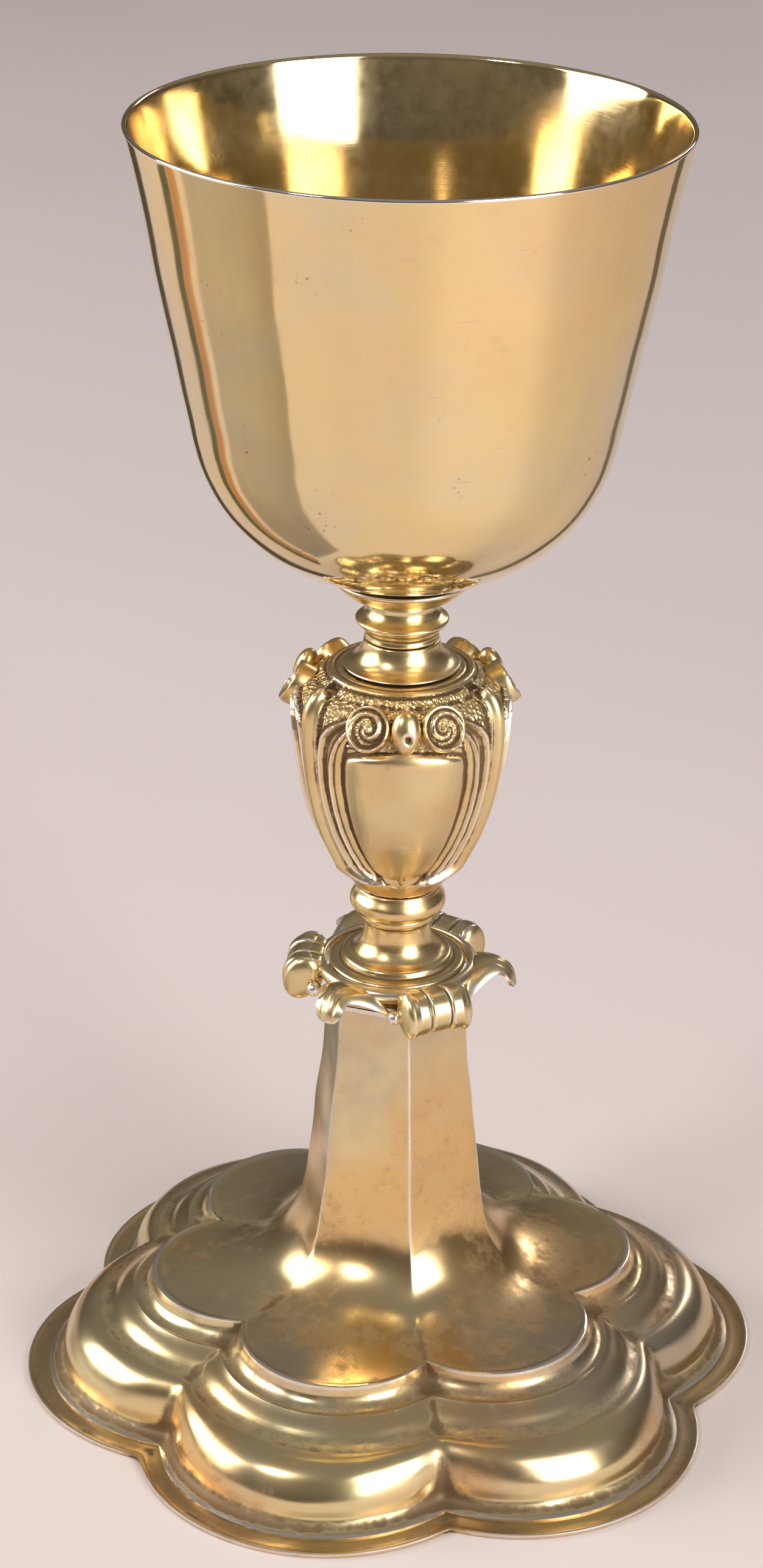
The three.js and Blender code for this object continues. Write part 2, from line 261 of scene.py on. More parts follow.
def place_round(vertex, turn, reach, height):
    vertex.co = (reach * math.cos(turn) * MM, reach * math.sin(turn) * MM, height * MM)


def widen(vertex, scale):
    vertex.co.x *= scale
    vertex.co.y *= scale


def smooth_step(value, low, high):
    t = min(1.0, max(0.0, (value - low) / (high - low)))
    return t * t * (3 - 2 * t)


def hexagon_reach(corner, angle):
    return corner * math.cos(SIXTH / 2) / math.cos(angle)


def lobe_reach(centre, arc, angle):
    return centre * math.cos(angle) + math.sqrt(arc**2 - (centre * math.sin(angle)) ** 2)


def from_lobe(turn, softness):
    """The angle from the nearest lobe's middle, rounded off by `softness` degrees between two lobes."""
    off = abs((turn + SIXTH / 2) % SIXTH - SIXTH / 2)
    crease = SIXTH / 2 - off
    return SIXTH / 2 - math.hypot(crease, math.radians(softness))


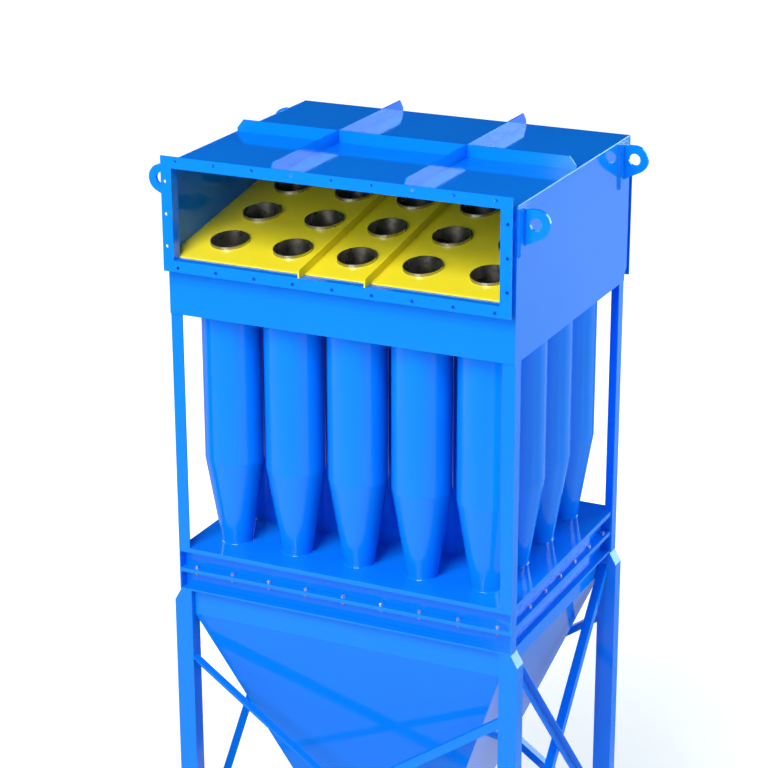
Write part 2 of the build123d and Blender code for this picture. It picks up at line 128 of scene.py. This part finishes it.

------

**REQUIREMENTS**
Work out how many lines above contain the word "scene". Give only the number.

**RESPONSE**
2